> [Required task]:
Filter out everything except lines holding "picture".

> [Data shown]:
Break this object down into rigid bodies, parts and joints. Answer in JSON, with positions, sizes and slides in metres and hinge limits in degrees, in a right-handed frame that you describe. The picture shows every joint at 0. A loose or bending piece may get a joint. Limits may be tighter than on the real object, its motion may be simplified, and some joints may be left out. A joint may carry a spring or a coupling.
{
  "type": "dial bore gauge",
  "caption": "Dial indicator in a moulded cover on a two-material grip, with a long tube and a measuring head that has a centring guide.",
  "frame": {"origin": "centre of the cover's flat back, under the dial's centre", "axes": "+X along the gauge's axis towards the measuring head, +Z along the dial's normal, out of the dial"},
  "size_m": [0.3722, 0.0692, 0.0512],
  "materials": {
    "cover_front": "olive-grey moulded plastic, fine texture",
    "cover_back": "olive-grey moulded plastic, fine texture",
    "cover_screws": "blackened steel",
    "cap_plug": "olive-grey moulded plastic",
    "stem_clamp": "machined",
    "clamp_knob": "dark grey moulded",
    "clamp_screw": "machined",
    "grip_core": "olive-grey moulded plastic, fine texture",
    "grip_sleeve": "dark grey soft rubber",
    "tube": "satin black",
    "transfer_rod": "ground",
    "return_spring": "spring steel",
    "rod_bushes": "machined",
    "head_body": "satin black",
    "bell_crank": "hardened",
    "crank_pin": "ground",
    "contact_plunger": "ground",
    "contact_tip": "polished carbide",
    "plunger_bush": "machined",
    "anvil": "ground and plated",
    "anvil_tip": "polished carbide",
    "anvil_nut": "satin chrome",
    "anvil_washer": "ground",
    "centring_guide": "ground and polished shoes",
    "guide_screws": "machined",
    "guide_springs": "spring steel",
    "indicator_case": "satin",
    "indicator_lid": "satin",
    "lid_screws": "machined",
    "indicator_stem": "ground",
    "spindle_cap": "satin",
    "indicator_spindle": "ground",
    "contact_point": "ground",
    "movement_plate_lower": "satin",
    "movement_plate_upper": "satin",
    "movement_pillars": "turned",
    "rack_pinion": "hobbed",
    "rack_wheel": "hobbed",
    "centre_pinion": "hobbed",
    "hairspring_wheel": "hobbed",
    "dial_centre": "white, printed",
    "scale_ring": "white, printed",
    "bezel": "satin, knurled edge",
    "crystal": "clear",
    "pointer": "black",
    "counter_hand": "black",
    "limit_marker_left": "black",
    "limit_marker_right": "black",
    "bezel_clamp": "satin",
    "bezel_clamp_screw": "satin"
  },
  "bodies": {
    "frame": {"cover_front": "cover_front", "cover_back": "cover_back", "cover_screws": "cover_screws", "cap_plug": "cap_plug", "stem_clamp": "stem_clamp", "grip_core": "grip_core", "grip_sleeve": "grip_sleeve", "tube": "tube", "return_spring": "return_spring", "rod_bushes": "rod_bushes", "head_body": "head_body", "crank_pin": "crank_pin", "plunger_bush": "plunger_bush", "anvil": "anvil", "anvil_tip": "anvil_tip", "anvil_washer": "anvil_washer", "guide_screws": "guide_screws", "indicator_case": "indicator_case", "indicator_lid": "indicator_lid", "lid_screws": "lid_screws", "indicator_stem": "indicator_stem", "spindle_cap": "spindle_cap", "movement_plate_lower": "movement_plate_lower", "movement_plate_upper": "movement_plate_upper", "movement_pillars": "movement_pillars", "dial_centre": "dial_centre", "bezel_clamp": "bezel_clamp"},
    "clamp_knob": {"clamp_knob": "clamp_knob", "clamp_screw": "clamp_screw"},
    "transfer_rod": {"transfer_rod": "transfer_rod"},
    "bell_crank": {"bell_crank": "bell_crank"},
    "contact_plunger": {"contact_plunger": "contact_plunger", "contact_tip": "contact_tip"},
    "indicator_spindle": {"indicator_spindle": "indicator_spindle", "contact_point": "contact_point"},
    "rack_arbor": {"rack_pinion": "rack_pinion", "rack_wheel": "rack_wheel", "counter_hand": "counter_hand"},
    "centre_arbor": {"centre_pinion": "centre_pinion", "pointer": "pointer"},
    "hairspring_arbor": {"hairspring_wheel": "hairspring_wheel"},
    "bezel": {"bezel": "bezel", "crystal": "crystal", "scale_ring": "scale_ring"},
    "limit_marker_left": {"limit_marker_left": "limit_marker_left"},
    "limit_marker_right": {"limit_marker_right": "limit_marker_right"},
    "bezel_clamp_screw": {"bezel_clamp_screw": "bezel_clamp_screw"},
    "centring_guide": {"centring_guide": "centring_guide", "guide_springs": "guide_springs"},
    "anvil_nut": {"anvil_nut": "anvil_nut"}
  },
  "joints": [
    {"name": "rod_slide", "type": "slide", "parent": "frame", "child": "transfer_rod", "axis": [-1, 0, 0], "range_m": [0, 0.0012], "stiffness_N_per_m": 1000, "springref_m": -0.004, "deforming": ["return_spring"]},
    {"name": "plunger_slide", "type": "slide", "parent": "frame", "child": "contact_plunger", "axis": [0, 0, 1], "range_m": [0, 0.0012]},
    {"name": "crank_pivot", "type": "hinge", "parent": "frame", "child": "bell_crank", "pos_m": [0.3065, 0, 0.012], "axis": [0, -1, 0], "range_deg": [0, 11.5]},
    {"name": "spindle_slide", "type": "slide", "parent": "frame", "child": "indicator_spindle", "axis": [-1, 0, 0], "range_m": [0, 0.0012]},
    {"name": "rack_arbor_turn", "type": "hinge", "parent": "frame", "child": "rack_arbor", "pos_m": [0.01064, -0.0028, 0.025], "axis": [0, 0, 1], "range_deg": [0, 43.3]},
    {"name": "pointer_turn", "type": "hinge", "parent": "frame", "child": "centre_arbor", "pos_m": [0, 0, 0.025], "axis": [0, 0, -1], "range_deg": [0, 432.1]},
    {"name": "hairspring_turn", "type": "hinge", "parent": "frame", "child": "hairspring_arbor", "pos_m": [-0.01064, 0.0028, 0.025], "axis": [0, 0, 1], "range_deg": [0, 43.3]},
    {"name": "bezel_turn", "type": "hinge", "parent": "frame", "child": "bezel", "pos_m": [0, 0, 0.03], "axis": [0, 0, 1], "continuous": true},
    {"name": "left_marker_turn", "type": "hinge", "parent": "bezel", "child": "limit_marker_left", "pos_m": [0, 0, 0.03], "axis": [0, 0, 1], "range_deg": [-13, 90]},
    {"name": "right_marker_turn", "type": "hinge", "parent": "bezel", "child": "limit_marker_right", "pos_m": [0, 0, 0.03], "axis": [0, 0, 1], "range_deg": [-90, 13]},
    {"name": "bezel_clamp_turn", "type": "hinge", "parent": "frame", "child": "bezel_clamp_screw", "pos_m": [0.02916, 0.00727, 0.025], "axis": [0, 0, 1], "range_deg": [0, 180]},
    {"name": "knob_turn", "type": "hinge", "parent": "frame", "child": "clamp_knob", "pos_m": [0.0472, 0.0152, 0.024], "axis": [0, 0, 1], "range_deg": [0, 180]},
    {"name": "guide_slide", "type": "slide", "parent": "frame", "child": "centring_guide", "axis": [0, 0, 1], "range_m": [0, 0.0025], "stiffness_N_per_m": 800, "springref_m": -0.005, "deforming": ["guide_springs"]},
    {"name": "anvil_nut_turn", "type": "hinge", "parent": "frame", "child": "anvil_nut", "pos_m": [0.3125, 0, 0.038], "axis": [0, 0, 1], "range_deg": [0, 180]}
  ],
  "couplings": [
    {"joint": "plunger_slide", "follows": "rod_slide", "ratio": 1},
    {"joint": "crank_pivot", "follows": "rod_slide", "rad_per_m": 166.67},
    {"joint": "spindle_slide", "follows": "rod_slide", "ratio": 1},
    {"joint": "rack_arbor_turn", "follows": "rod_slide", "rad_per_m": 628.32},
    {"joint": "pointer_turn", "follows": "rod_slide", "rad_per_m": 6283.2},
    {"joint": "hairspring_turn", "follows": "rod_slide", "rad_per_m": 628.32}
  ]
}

...

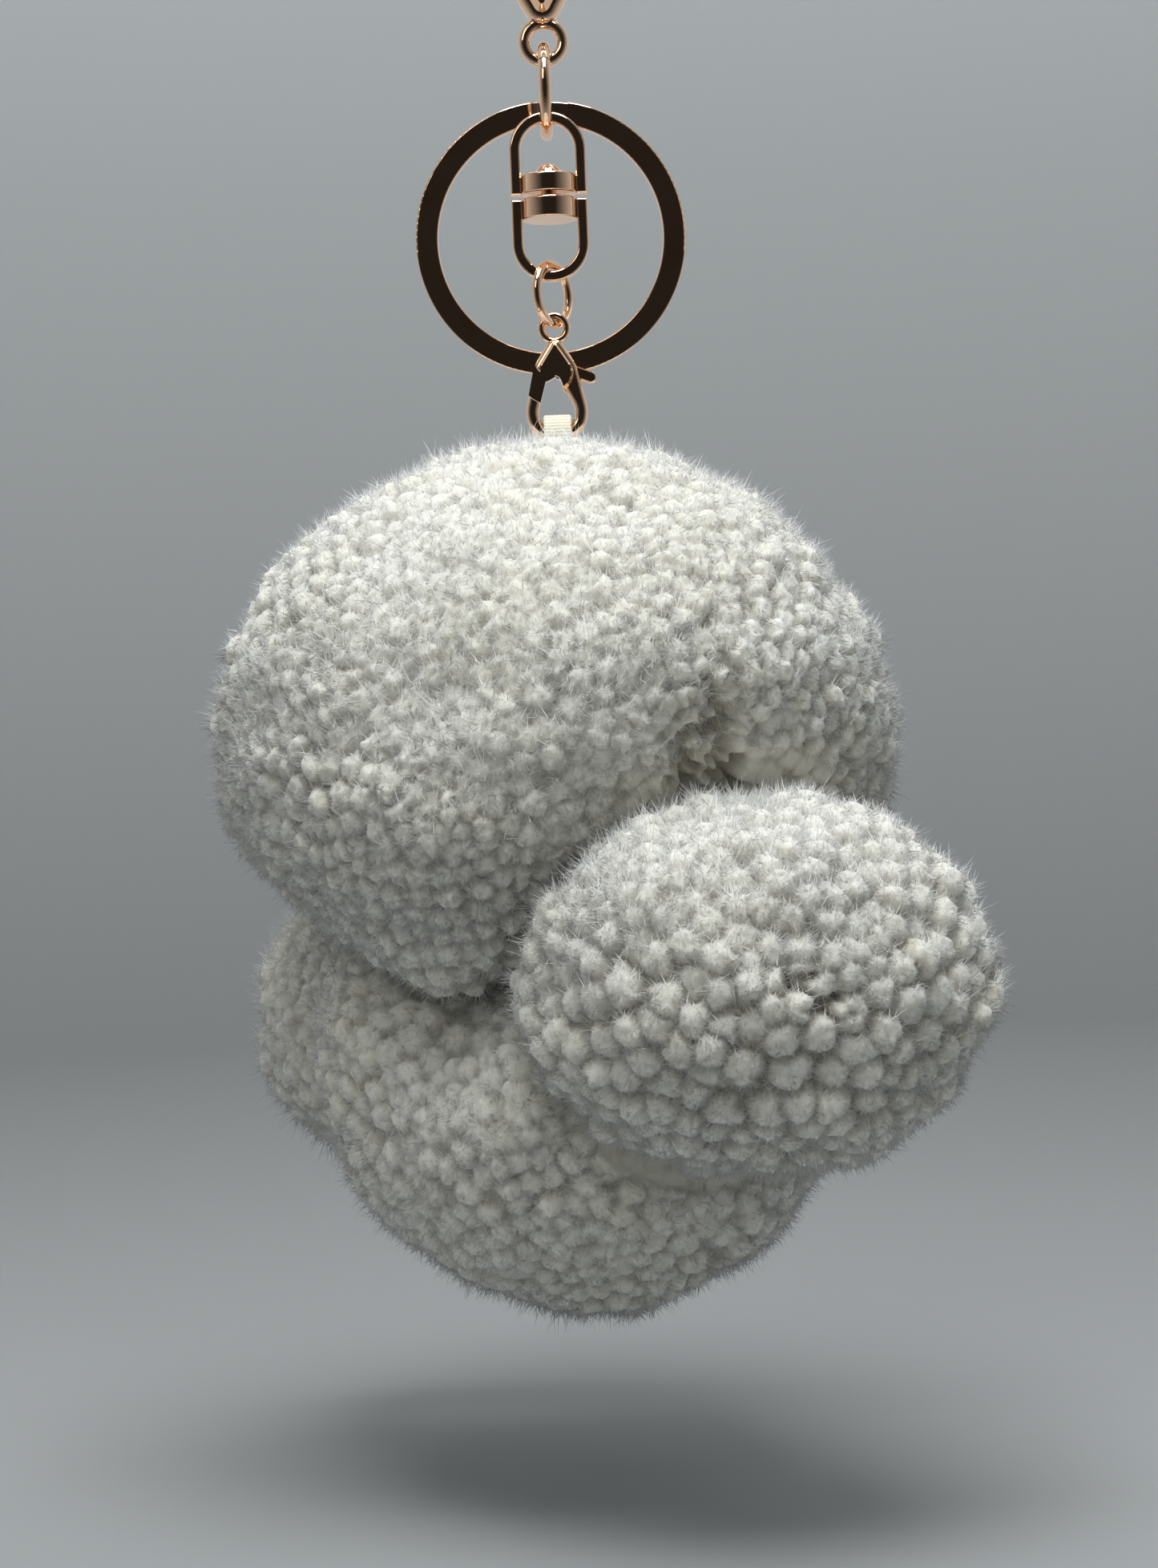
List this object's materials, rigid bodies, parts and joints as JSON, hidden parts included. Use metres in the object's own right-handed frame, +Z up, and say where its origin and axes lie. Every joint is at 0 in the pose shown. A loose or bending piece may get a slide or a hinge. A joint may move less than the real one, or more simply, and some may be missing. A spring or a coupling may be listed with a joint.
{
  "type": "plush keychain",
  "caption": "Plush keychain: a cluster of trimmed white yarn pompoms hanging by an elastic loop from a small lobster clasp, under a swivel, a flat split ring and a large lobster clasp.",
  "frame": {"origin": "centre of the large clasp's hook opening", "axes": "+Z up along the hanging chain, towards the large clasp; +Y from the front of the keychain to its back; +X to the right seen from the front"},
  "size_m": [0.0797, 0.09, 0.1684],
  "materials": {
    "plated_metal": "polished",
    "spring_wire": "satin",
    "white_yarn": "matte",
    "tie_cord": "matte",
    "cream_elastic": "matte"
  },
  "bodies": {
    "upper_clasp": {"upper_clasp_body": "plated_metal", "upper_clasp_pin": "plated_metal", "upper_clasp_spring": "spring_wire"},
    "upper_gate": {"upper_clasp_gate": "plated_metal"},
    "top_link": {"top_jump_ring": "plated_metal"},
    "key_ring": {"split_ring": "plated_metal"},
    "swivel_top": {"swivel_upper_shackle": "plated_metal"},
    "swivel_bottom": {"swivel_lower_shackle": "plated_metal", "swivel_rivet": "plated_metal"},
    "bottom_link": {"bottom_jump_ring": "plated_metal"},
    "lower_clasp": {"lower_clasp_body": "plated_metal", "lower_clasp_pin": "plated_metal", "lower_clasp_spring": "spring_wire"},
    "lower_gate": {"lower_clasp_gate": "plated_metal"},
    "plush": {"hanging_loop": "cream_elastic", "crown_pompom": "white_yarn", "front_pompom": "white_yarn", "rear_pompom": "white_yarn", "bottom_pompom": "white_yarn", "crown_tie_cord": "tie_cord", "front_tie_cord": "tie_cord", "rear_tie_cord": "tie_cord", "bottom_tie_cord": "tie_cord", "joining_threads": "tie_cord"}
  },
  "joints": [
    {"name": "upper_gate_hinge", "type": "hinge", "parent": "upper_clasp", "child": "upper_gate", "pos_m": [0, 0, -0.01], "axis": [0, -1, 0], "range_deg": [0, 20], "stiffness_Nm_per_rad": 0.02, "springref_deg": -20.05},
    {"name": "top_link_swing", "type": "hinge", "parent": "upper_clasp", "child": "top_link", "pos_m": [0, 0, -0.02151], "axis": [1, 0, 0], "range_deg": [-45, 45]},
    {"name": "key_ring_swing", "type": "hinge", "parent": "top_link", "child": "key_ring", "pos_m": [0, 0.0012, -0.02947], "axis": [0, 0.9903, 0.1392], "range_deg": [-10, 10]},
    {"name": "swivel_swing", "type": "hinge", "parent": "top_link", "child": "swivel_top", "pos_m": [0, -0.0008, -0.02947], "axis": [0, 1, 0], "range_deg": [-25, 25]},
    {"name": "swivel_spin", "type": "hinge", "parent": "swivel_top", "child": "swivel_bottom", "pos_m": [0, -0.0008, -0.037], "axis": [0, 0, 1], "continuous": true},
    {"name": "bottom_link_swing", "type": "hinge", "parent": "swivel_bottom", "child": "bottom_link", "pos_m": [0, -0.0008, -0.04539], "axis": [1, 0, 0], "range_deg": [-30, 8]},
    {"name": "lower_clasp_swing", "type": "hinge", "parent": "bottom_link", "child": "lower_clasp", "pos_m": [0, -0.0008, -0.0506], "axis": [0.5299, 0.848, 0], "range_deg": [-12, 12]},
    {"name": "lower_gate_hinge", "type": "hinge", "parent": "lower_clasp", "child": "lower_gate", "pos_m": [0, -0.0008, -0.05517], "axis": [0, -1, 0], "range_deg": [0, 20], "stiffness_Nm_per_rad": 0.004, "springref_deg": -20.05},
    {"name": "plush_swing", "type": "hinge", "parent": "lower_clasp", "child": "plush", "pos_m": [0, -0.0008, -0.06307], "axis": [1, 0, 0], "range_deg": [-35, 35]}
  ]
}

--

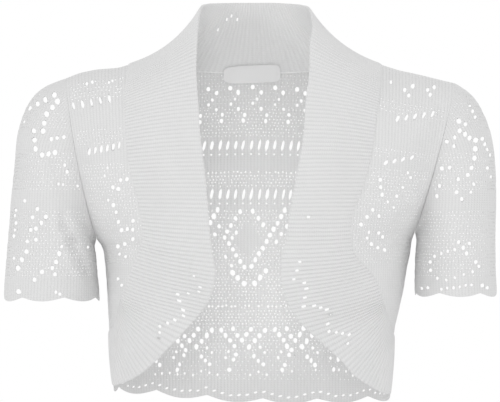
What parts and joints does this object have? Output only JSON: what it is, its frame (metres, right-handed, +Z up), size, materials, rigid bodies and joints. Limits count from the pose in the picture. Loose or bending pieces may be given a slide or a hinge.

> [Solution for this problem]:
Break this object down into rigid bodies, parts and joints. Answer in JSON, with positions, sizes and slides in metres and hinge limits in degrees, in a right-handed frame that you describe. The picture shows every joint at 0. A loose or bending piece may get a joint. Limits may be tighter than on the real object, its motion may be simplified, and some joints may be left out. A joint may carry a spring or a coupling.
What parts and joints does this object have? Output only JSON: what it is, its frame (metres, right-handed, +Z up), size, materials, rigid bodies and joints. Limits count from the pose in the picture. Loose or bending pieces may be given a slide or a hinge.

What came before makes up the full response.